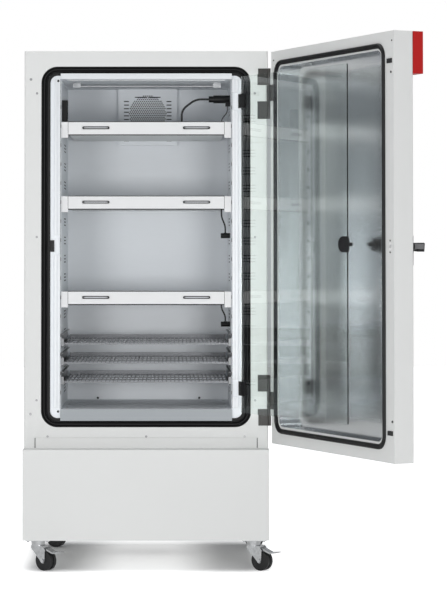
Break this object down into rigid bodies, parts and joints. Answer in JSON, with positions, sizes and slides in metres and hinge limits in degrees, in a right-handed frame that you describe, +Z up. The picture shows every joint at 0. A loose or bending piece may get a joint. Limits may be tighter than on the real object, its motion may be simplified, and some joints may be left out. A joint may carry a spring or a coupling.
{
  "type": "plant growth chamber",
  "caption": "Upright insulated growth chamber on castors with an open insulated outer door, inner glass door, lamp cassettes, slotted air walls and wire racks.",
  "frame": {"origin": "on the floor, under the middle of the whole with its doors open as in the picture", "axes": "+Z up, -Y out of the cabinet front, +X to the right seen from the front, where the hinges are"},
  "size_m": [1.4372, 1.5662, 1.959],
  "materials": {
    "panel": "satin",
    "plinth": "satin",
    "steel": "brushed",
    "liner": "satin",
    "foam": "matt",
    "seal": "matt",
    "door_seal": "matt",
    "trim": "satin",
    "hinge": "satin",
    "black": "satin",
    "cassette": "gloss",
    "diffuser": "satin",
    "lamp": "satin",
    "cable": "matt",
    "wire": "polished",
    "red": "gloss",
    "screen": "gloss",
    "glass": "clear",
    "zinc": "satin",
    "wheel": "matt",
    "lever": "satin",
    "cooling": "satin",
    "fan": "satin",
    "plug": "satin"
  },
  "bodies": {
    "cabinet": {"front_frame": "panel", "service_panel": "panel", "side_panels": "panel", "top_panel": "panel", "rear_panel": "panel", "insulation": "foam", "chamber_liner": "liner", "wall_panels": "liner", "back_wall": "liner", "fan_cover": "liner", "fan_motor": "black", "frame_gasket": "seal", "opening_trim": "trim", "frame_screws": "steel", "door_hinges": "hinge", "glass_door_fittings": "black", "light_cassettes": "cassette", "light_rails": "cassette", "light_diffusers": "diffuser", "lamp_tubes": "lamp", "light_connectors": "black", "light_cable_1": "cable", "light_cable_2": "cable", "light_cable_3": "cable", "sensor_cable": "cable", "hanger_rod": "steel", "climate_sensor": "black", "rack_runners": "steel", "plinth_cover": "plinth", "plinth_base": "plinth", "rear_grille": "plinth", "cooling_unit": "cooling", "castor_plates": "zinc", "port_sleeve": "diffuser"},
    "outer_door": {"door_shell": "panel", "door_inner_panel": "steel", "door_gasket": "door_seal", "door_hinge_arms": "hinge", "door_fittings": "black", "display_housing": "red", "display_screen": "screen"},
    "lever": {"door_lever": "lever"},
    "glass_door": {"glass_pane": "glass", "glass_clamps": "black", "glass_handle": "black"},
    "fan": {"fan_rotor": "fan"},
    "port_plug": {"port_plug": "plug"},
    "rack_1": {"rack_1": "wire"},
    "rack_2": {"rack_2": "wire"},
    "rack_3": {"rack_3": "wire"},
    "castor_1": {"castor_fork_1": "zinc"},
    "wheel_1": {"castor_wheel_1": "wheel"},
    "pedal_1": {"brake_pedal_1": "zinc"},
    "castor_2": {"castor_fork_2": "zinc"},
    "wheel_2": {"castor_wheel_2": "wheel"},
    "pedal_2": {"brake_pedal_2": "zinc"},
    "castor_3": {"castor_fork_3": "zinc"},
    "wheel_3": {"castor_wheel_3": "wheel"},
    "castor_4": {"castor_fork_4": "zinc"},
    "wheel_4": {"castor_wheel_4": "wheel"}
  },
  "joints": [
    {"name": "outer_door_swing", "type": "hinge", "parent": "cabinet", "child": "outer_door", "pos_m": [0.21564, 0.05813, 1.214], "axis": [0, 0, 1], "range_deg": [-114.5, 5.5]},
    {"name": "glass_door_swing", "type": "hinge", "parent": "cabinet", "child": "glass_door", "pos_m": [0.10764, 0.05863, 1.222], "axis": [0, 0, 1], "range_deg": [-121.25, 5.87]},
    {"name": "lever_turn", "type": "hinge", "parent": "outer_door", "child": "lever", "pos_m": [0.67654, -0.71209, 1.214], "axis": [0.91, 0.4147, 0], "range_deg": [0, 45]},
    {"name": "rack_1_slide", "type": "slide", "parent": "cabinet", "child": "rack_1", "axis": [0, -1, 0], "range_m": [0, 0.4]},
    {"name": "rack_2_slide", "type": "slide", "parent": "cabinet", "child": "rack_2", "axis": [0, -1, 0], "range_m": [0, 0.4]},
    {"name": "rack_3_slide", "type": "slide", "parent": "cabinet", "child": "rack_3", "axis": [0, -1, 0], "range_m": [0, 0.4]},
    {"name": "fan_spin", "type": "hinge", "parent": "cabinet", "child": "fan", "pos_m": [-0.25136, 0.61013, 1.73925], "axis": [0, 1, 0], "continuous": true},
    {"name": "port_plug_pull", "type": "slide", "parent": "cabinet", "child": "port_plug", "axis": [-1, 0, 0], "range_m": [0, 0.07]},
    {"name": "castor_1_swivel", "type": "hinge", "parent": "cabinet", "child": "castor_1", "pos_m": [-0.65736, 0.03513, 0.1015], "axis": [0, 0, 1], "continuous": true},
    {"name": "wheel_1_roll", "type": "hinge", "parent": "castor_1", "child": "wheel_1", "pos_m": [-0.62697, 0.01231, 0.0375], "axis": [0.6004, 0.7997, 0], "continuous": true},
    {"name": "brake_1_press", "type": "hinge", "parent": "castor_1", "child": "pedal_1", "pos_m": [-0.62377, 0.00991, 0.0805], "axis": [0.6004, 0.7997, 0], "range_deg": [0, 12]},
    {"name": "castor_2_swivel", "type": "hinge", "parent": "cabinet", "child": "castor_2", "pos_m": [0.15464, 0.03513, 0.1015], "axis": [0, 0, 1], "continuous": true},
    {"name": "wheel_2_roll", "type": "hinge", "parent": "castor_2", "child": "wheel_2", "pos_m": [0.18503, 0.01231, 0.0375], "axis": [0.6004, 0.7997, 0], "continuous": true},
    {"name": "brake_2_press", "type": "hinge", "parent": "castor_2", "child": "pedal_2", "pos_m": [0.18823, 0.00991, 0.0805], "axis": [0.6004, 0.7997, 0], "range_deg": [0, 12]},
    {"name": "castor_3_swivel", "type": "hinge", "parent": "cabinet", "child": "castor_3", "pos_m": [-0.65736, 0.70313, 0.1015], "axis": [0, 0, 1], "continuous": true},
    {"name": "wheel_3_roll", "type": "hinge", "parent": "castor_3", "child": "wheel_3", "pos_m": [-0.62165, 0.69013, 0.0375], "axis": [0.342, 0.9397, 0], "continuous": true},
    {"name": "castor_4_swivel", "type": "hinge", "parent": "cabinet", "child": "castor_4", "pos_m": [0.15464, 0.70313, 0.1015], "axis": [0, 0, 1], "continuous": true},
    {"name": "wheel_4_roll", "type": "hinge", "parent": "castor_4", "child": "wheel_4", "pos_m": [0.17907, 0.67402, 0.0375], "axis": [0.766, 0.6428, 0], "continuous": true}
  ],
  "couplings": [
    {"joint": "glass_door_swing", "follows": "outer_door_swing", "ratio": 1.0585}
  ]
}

- _WHAT THE TASK ASKS_: Count every line above that holds the word "joints", and state the number and nothing more.

- _ANSWER TO THIS TASK_: 2